Fight HST almost ready for Lake

Kamloops residents on the north side of the Thompson River might want to get ready for a knock on the door.

  • Jan. 17, 2011 9:00 a.m.

Kamloops residents on the north side of the Thompson River might want to get ready for a knock on the door.

But these won’t be Girl Guides selling cookies.

Instead, the knocks will come from a group trying recall Kamloops-North Thompson MLA Terry Lake over dissatisfaction with the harmonized sales tax.

Chad Moats, FightHST organizer for Kamloops-North Thompson, said his group is just about ready to launch its recall campaign.

He said the local group is setting up an office to headquarter the task.
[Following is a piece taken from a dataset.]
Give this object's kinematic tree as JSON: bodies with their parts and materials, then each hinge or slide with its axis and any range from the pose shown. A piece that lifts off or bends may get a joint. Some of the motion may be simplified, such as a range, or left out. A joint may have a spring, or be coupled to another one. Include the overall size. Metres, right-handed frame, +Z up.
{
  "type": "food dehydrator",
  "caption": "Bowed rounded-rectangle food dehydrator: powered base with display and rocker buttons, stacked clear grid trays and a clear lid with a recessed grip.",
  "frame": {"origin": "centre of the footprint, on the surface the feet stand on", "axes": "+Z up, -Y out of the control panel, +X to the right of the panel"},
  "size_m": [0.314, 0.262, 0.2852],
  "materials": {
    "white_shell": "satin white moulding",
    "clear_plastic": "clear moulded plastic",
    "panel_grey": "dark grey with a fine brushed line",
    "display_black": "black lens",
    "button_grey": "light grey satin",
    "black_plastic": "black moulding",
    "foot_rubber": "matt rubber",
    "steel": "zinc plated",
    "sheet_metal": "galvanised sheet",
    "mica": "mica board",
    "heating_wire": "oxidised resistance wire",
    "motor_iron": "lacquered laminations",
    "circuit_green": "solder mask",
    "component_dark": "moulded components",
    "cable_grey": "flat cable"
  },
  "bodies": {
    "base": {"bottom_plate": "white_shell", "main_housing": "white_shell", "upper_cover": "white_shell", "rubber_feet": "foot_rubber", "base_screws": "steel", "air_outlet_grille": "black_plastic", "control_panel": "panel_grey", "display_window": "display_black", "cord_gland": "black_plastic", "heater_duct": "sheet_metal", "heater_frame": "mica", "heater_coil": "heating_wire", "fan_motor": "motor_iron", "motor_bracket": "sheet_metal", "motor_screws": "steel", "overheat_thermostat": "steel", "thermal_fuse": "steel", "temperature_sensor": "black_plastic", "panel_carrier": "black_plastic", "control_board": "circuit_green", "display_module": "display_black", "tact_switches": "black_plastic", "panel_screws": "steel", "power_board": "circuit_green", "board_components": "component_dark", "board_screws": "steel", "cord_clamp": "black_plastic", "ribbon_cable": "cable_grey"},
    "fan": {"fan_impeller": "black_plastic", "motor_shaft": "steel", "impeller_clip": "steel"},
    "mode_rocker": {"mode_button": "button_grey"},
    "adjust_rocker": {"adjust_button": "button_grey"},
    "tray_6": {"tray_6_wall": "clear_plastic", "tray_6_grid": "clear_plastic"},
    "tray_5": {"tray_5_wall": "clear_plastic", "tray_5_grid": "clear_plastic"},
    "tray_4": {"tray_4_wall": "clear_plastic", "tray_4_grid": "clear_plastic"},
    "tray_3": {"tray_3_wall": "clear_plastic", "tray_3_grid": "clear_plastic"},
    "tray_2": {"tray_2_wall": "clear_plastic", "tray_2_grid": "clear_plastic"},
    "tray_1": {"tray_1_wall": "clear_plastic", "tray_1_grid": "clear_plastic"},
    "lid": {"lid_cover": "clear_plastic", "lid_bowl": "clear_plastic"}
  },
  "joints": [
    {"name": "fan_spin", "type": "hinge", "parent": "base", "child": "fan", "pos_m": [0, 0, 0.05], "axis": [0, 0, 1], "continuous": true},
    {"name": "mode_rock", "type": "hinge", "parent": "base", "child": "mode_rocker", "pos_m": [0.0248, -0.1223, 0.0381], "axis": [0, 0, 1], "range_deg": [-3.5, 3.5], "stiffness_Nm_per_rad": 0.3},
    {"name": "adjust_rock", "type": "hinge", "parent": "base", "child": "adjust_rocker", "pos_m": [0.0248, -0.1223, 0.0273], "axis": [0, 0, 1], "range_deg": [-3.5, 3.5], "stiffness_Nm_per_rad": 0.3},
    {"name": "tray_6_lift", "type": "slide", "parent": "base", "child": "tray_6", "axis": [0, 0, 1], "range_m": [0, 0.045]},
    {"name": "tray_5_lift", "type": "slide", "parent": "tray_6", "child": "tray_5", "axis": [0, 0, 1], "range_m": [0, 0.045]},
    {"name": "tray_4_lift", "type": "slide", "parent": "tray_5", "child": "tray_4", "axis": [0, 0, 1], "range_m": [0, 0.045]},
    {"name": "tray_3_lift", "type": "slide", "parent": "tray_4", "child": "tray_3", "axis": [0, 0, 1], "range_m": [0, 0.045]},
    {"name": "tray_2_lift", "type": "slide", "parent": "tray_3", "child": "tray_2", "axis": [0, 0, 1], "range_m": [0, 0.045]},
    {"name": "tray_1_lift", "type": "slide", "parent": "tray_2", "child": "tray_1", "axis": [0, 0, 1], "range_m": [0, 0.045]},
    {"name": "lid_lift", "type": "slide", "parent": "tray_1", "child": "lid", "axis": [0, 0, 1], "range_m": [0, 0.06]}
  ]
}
When the riding was selected by FightHST to be the second in line for a recall campaign, the effort was expected to begin right after New Year’s.

The slight delay, Moats said, is due to a large financial backer deciding to pull out at the last minute.

The group has been fundraising to make up for the shortfall.

Moats said the campaign needs about $4,000 to get going and, so far, it has about 90 per cent of the funds already.

The Kamloops-North Thompson campaign will see organizers have 60 days to collect signatures from 40 per cent of the registered voters in the riding.

Moats said there are nearly 300 canvassers ready to take part.

Shortly after former NDP Leader Carole James announced she was stepping down as leader and a leadership race was to follow, Moats expressed concern the move might hurt the recall campaign.

He suggested an NDP leadership contest in the early spring could drain some of the party’s recall canvassers away from the task of gathering signatures for the campaign.

The concern is some of the canvassers could switch their focus from recall to rebuilding the NDP.

Though the problem could still be a possibility, Moats said none of the volunteers in his list have approached him looking to get out.

As for the campaign, there will be a central signing location, still to be determined, that will be open from 9 a.m. to 9 p.m.

“I’m pretty confident we’ll get close, if not passed, the needed mark,” Moats said.

It’s predicts the group will need to gather about 17,000 signatures to complete a successful campaign.